# [REQUIREMENT]
Your task is to print all of the data word for word.
========
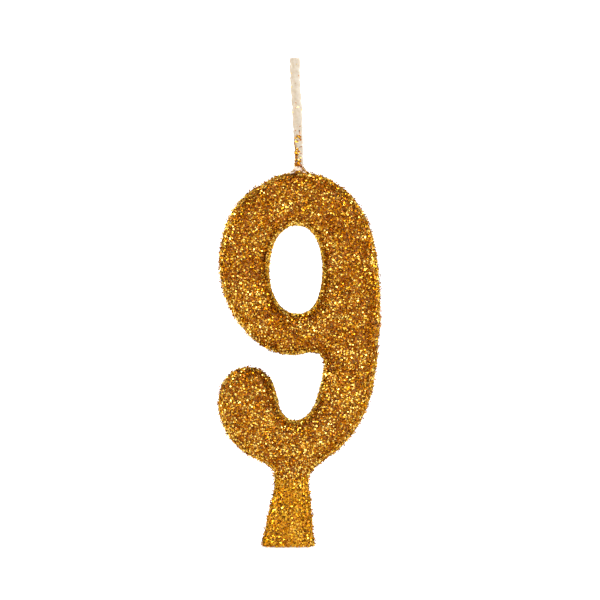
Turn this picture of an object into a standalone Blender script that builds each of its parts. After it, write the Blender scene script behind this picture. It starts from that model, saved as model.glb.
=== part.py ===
"""Number birthday candle: a cast wax nine on a tapered foot, coated in glitter, with a waxed wick.

Metres, +Z up. The face looks along -Y, and the origin is the centre of the foot's flat end.
The numeral, the glue film and the glitter coat are one outline at three depths, each a parallel
offset of the outermost surface, so that they nest like layers with a small gap between them.
"""

import math

import bmesh
import bpy

MM = 0.001

# Numeral, measured over its glitter
THICKNESS = 9.0 * MM
EDGE_ROUND = 2.6 * MM  # radius of the rounded moulded edges
ROUND_STEPS = 2
OUTER_CURVE_STEPS = 3
COUNTER_CURVE_STEPS = 7
FOOT_OVERRUN = 4.5 * MM  # the outline runs this far below the foot's end and is then cut off flat

# Layers, as depths below the outermost surface
GLITTER_THICKNESS = 0.35 * MM
LAYER_GAP = 0.10 * MM
FILM_THICKNESS = 0.15 * MM
FILM_DEPTH = GLITTER_THICKNESS + LAYER_GAP
WAX_DEPTH = FILM_DEPTH + FILM_THICKNESS + LAYER_GAP
BARE_WAX_AT_FOOT = 0.30 * MM  # the coating stops this far short of the foot's end

# Outer edge of the nine, in mm as (x, z), clockwise from the crown as seen from the front
STEM_SIDE = [
    (2.2, 69.9), (9.8, 67.3), (14.9, 60.7), (16.6, 53.0), (17.2, 45.6), (16.7, 36.8),
    (15.8, 29.9), (13.6, 23.7), (10.0, 18.9), (6.1, 15.8),
]
NECK_RIGHT = [(4.0, 13.5), (4.2, 9.4)]
NECK_LEFT = [(-3.5, 7.3), (-2.5, 12.4), (-3.1, 14.8)]
TAIL_SIDE = [
    (-7.1, 17.1), (-10.2, 19.7), (-12.2, 23.2), (-13.0, 27.6), (-11.5, 31.7), (-7.6, 33.7),
    (-3.4, 31.7), (-2.0, 28.0), (-1.2, 25.3), (1.2, 23.7), (3.9, 25.0), (5.4, 28.1),
]
BOWL_SIDE = [
    (6.5, 32.7), (6.6, 35.2), (5.6, 36.2), (0.6, 35.8), (-4.1, 37.2), (-8.0, 40.4),
    (-11.0, 45.1), (-12.7, 51.0), (-12.4, 56.7), (-10.3, 62.8), (-5.2, 67.6),
]
COUNTER = [(1.8, 60.0), (6.4, 51.4), (1.9, 43.5), (-3.5, 51.9)]

# Foot, a flat taper under the neck
FOOT_HALF_WIDTH = 5.0 * MM
FOOT_LEFT_SLOPE = 0.21
FOOT_RIGHT_SLOPE = 0.09

# Wick: a flat braid of three cotton strands in a thin coat of wax
WICK_X = 2.23 * MM
WICK_TOP = 91.2 * MM
WICK_BOTTOM = 62.5 * MM
WICK_LEAN = 0.92 * MM  # how far the tip stands to the left of the base
LEAN_START = 70.0 * MM
BORE_CLEARANCE = 0.10 * MM
COAT_HALF_WIDTH = 0.84 * MM
COAT_HALF_DEPTH = 0.66 * MM
COAT_CORNER = 0.45 * MM
COAT_WALL = 0.12 * MM
PATH_STEP = 2.0 * MM

STRAND_RADIUS = 0.19 * MM
BRAID_SWING = 0.47 * MM
BRAID_WEAVE = 0.28 * MM
BRAID_PITCH = 6.0 * MM
BRAID_STEPS = 10  # points in one pitch
STRANDS = 3
STRAND_SETBACK = 0.10 * MM  # how far a strand stops inside each end of the coat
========
# [RESPONSE]
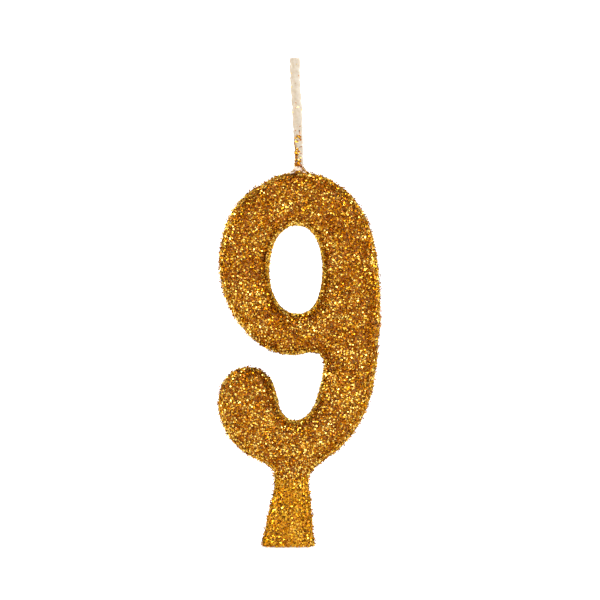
Turn this picture of an object into a standalone Blender script that builds each of its parts. After it, write the Blender scene script behind this picture. It starts from that model, saved as model.glb.
=== part.py ===
"""Number birthday candle: a cast wax nine on a tapered foot, coated in glitter, with a waxed wick.

Metres, +Z up. The face looks along -Y, and the origin is the centre of the foot's flat end.
The numeral, the glue film and the glitter coat are one outline at three depths, each a parallel
offset of the outermost surface, so that they nest like layers with a small gap between them.
"""

import math

import bmesh
import bpy

MM = 0.001

# Numeral, measured over its glitter
THICKNESS = 9.0 * MM
EDGE_ROUND = 2.6 * MM  # radius of the rounded moulded edges
ROUND_STEPS = 2
OUTER_CURVE_STEPS = 3
COUNTER_CURVE_STEPS = 7
FOOT_OVERRUN = 4.5 * MM  # the outline runs this far below the foot's end and is then cut off flat

# Layers, as depths below the outermost surface
GLITTER_THICKNESS = 0.35 * MM
LAYER_GAP = 0.10 * MM
FILM_THICKNESS = 0.15 * MM
FILM_DEPTH = GLITTER_THICKNESS + LAYER_GAP
WAX_DEPTH = FILM_DEPTH + FILM_THICKNESS + LAYER_GAP
BARE_WAX_AT_FOOT = 0.30 * MM  # the coating stops this far short of the foot's end

# Outer edge of the nine, in mm as (x, z), clockwise from the crown as seen from the front
STEM_SIDE = [
    (2.2, 69.9), (9.8, 67.3), (14.9, 60.7), (16.6, 53.0), (17.2, 45.6), (16.7, 36.8),
    (15.8, 29.9), (13.6, 23.7), (10.0, 18.9), (6.1, 15.8),
]
NECK_RIGHT = [(4.0, 13.5), (4.2, 9.4)]
NECK_LEFT = [(-3.5, 7.3), (-2.5, 12.4), (-3.1, 14.8)]
TAIL_SIDE = [
    (-7.1, 17.1), (-10.2, 19.7), (-12.2, 23.2), (-13.0, 27.6), (-11.5, 31.7), (-7.6, 33.7),
    (-3.4, 31.7), (-2.0, 28.0), (-1.2, 25.3), (1.2, 23.7), (3.9, 25.0), (5.4, 28.1),
]
BOWL_SIDE = [
    (6.5, 32.7), (6.6, 35.2), (5.6, 36.2), (0.6, 35.8), (-4.1, 37.2), (-8.0, 40.4),
    (-11.0, 45.1), (-12.7, 51.0), (-12.4, 56.7), (-10.3, 62.8), (-5.2, 67.6),
]
COUNTER = [(1.8, 60.0), (6.4, 51.4), (1.9, 43.5), (-3.5, 51.9)]

# Foot, a flat taper under the neck
FOOT_HALF_WIDTH = 5.0 * MM
FOOT_LEFT_SLOPE = 0.21
FOOT_RIGHT_SLOPE = 0.09

# Wick: a flat braid of three cotton strands in a thin coat of wax
WICK_X = 2.23 * MM
WICK_TOP = 91.2 * MM
WICK_BOTTOM = 62.5 * MM
WICK_LEAN = 0.92 * MM  # how far the tip stands to the left of the base
LEAN_START = 70.0 * MM
BORE_CLEARANCE = 0.10 * MM
COAT_HALF_WIDTH = 0.84 * MM
COAT_HALF_DEPTH = 0.66 * MM
COAT_CORNER = 0.45 * MM
COAT_WALL = 0.12 * MM
PATH_STEP = 2.0 * MM

STRAND_RADIUS = 0.19 * MM
BRAID_SWING = 0.47 * MM
BRAID_WEAVE = 0.28 * MM
BRAID_PITCH = 6.0 * MM
BRAID_STEPS = 10  # points in one pitch
STRANDS = 3
STRAND_SETBACK = 0.10 * MM  # how far a strand stops inside each end of the coat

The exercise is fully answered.